Continued from Part 24
53:10: “he shall prolong days”
The concept of prolonging of days and that of gaining eternal life:
The differences:
The concept of a prolonged life cannot be treated as the equivalent of eternal life because in an eternal context, time of any duration is of no consequence. Consequently, one cannot speak of an eternal being as having his days prolonged: “Are Your days as the days of man, or Your years as a man’s days?” (Job 10:5). God must be referred to as eternal: “The number of his years is unsearchable” (Job 36:26). He is the first, He is the last, He cannot be anything else.

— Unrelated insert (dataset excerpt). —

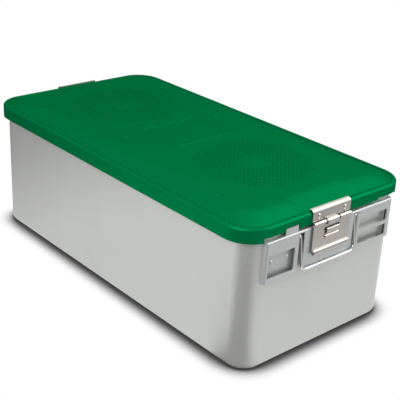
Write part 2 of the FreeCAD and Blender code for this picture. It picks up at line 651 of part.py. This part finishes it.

Prolonging the days of one who is already supposed to be eternal would make his life longer than eternity. That is an obvious impossibility. Prolonging of life implies earthly mortality, a cut-off date in the future, while the term eternal life refers to immortality. The phrase “prolonged life” can only relate to the limited bodily existence in this world, and not to the endlessness of eternal life. Can “he shall prolong days” be applied to Jesus in heaven or on earth? If, after his alleged resurrection Jesus returned to heaven to become an eternal heavenly being again, this stage of his existence cannot be appropriately referred to as prolongation of days. How can such a promise have any meaning for Jesus, if he is viewed as being a supernatural being of divine substance and whose existence is believed by Christians to be eternal? There would be no need for one part of God to assure a fellow member of an eternal triune deity an everlasting life. “He shall prolong days,” can also not be applied to the human Jesus, who died young and childless. If the promise of prolonged days is applied to the human Jesus, it is an empty promise.
Since the blessings of seeing children and prolonging life are only appropriate when applied to a mortal man and not to an immortal being, these blessings cannot be applied to the Jesus of Christian theology. Some Christians argue that “he shall see seed” refers to God seeing the birth of Jesus and “he shall prolong days” refers to God resurrecting Jesus. That would make these two promises into a parenthetical statement having no connection with the conditional nature of the verse. Their argument makes absolutely no sense!